Bath keeps working for hen dos because it gives you range without making logistics hard. You can book a spa session, a creative workshop, outdoor challenge, or lively cocktail night, then still get around the city without turning every plan into a transport operation. That matters more than having the longest itinerary.

Start with the base, then build around it. A house with enough bedrooms, decent social space, and a layout that lets everyone get ready without queuing for one mirror will do more for the weekend than squeezing in a fourth activity. Hen Hideaways earns its place in the plan for that reason. It helps you match the property to the kind of weekend you want, whether that means a polished central stay near dinner spots or a larger house where drinks, games, and a late breakfast can happen under one roof.

Keep the structure simple. One proper daytime activity. One evening plan. Everything else should support those choices, not compete with them.
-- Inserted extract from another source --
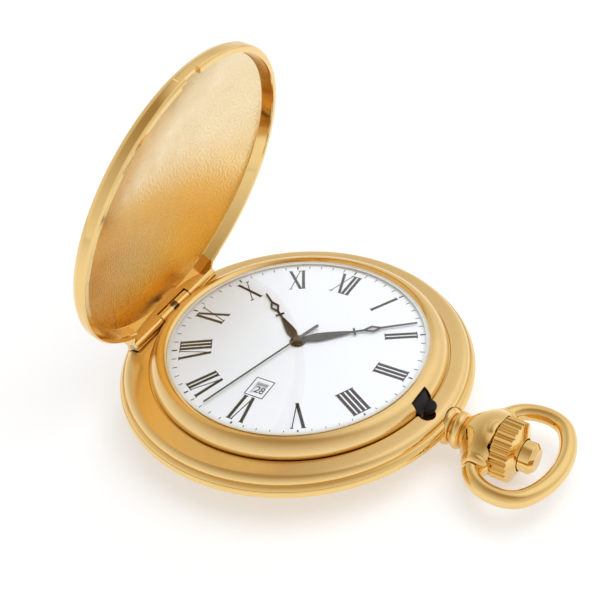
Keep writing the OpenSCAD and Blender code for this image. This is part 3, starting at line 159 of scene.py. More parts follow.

For a relaxed group, book a house that feels good to spend time in and pair it with Thermae Bath Spa. Add dinner and a bar nearby, and you have a weekend that feels celebratory without rushing people around. For a louder, more active group, Original Wild followed by Sub 13 gives the day some momentum and keeps the night easy. If the bride wants something less predictable, Mary Shelley's House of Frankenstein or Bath Aqua Glass adds character without forcing anyone into the usual hen party formula. If arrivals are scattered, Treasure Hunt Bath works well because people can settle in, drop bags, and get into the weekend without a lot of setup.

Leave breathing room. Bath is compact, but groups are not. Getting 10 or 12 people out of a house, showered, dressed, and into taxis always takes longer than the optimistic version in the group chat.

The best plan is the one that leaves space for coffee, photos, a slow start after a late night, and the last-minute decision to stay for one more round somewhere good. Build the itinerary around where you are staying, how far people need to travel, and what kind of energy the bride wants. That is what turns a good Bath hen weekend into one that feels easy from check-in to checkout.